SCR Krzysztof Kieślowski

DP Witold Stok

CAST Marian Osuch

ED Lidia Zonn

MUSIC Wojciech Kilar

SOUND Wieslawa Dembinska, Michal Zarnecki

Synopsis

Portrait of a factory porter, a fanatic of strict discipline, who extends his power even into his personal life as he tries to control everybody and everything in the belief that ‘rules are more important than people…That means that when a man doesn’t obey the rules, ’ he says, ‘you could say he’s a goner…Children also have to conform to the rules and adults who live on this earth, for whom this beautiful world has been created. I reckon you’ve got to have capital punishment…Simply hang him [the culprit]. Publicly. Tens, hundreds of people would see it.’ —musicolog.com

Director

Original

Krzysztof Kieślowski

A towering figure of Eastern European cinema, Krzysztof Kieslowski was born in Warsaw, Poland, on June 27, 1941. His formative years, spent under the specters of Hitler and Stalin, were nomadic; his father suffered from tuberculosis, and the family traveled from one sanatorium to another.
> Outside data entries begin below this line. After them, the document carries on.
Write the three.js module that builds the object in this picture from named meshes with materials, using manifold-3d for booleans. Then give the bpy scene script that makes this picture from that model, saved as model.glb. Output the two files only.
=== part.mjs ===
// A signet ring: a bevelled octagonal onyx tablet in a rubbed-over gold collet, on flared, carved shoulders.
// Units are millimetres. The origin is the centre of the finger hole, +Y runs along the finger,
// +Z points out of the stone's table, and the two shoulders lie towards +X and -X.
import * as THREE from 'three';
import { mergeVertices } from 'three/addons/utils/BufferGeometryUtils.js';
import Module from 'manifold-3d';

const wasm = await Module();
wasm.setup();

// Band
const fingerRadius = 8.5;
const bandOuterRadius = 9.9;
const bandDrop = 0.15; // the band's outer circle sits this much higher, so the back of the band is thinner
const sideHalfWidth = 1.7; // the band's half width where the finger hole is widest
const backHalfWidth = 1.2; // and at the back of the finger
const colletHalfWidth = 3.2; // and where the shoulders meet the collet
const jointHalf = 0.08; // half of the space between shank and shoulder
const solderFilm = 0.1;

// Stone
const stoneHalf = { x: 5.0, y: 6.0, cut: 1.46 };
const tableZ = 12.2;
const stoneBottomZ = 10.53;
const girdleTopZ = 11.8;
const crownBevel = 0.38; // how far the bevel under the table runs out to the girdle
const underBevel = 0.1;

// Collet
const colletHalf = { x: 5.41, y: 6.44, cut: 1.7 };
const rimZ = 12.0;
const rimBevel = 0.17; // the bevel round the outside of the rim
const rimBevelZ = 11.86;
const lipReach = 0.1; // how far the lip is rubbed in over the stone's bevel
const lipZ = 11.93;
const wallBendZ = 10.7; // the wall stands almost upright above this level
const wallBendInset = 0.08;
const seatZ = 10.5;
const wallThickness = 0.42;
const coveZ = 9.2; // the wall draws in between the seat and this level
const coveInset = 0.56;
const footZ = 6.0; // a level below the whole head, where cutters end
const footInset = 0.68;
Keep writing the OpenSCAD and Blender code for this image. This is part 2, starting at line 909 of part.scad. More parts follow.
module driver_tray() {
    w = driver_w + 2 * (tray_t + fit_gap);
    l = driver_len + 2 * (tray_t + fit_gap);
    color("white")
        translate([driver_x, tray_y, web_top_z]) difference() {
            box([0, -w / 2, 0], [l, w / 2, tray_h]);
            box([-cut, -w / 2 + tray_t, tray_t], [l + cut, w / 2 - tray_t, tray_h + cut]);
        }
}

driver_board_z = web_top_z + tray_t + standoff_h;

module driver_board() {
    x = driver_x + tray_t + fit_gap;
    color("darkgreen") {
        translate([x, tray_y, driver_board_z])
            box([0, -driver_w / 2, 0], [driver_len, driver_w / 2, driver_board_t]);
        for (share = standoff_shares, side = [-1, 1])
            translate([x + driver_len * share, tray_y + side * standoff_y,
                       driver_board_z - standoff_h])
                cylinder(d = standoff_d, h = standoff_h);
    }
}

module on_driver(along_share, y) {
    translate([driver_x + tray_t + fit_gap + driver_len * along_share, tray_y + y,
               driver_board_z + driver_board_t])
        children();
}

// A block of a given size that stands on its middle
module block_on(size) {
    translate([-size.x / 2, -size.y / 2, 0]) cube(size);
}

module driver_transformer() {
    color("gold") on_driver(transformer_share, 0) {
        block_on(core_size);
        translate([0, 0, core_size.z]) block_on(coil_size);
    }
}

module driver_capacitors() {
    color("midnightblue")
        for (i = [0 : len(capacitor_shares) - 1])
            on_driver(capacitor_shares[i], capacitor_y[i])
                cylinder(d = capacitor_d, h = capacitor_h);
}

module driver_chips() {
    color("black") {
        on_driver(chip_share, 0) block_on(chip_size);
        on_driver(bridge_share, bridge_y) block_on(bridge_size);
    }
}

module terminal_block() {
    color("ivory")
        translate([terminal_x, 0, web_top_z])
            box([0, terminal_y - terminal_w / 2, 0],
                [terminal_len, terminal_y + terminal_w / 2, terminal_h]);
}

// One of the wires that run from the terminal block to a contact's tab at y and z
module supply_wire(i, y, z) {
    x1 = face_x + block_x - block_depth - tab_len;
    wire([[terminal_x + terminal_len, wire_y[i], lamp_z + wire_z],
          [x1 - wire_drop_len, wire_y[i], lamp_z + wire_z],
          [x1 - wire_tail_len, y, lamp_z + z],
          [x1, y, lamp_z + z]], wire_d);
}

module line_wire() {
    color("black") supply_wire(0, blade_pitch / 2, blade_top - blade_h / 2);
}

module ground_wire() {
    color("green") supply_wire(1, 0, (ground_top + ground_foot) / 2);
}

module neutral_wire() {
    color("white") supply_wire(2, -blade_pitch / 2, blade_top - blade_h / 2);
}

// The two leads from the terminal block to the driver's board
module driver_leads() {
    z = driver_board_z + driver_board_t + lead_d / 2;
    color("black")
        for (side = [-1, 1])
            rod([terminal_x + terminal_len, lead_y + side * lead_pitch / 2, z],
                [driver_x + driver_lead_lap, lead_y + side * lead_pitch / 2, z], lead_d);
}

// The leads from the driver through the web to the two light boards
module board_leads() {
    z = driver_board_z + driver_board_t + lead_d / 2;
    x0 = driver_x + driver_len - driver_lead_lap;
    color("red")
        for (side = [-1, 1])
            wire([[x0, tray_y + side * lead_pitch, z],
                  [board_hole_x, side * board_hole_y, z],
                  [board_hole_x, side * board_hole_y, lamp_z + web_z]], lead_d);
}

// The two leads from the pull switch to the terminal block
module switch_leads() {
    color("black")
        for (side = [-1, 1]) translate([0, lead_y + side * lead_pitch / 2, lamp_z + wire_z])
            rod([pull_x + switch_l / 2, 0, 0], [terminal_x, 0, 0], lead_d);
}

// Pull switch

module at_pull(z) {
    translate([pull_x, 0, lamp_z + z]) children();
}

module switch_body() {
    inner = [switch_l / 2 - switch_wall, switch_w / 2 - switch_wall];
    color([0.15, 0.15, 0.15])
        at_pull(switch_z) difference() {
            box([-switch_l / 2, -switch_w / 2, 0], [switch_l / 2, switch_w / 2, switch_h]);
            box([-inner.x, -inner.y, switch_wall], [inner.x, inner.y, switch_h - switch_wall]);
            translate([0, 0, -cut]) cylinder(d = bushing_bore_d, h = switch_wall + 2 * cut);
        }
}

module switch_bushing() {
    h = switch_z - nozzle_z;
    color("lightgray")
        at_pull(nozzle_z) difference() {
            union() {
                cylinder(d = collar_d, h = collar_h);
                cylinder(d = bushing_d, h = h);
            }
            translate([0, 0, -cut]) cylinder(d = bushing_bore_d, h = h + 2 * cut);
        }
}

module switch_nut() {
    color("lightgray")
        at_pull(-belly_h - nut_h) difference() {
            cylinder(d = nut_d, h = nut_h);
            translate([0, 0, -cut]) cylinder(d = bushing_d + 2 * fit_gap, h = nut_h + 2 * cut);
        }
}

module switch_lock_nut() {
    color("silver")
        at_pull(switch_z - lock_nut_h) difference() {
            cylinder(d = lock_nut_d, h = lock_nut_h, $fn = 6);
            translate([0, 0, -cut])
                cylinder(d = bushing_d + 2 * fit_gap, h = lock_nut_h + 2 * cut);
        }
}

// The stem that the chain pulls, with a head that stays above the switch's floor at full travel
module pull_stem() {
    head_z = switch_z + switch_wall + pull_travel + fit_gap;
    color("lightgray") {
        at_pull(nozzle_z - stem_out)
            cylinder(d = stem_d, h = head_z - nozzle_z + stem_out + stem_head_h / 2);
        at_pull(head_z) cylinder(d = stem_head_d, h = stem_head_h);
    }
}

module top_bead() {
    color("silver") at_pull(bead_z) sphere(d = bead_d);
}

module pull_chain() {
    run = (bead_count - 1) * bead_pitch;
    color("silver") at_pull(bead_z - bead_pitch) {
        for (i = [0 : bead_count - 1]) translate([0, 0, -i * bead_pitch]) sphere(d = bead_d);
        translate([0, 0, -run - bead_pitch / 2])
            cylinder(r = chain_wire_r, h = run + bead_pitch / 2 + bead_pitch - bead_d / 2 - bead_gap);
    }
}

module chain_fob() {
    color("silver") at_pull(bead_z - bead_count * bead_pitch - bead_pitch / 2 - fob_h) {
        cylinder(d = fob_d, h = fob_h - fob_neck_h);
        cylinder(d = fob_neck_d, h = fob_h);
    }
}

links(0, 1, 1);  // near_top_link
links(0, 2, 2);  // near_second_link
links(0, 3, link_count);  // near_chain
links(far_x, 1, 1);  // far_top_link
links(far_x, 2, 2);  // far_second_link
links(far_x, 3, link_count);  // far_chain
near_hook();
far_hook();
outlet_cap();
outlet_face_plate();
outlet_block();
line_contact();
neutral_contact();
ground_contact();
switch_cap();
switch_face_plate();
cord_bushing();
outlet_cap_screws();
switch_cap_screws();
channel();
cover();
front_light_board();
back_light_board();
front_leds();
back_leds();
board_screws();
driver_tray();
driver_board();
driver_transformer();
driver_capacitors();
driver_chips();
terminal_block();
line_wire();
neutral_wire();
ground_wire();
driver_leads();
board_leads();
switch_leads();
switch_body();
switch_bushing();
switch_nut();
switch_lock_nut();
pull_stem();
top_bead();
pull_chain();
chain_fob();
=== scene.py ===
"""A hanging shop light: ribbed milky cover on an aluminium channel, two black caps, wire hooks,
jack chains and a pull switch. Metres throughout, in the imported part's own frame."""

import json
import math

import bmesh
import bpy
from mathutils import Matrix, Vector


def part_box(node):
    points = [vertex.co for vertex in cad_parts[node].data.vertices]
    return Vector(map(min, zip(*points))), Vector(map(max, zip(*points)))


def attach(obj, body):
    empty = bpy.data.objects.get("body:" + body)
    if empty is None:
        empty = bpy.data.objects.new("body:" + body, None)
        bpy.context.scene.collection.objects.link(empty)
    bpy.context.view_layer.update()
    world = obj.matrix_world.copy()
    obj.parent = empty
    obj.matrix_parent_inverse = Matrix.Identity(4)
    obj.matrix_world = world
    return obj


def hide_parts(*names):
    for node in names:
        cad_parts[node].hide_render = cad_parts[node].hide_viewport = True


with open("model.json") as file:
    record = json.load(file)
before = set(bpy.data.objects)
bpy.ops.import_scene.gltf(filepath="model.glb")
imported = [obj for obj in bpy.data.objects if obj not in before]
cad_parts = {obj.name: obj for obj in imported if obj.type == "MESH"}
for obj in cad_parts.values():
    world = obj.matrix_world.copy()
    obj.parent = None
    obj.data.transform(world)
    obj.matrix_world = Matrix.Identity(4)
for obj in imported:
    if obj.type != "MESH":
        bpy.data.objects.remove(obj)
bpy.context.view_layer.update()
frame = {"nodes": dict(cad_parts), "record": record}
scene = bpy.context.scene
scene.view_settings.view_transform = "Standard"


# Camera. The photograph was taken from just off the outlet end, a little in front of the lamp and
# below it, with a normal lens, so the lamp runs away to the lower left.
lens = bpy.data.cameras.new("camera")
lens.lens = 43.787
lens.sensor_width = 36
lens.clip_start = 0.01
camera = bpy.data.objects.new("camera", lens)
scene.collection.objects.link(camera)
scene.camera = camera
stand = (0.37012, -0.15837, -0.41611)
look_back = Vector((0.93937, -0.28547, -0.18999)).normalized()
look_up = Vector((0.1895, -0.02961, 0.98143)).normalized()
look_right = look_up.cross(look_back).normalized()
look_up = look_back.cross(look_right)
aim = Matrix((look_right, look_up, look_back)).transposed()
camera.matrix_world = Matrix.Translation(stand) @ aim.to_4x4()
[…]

At the age of 16, Kieslowski entered Fireman’s Training College. His stay was short-lived, instilling a lifelong loathing of uniforms and disciplines. To avoid military service he returned to school, later attending the Warsaw College for Theatre Technicians. In 1965, after several previous rejections, he was finally accepted into the famed Lodz Film School — the same institution which launched the careers of Roman Polanski, Andrzej Wadja, Jerzy Skolimowski, and Krzysztof Zanussi — and made his first short feature, Tramwaj (The Tram), the following year.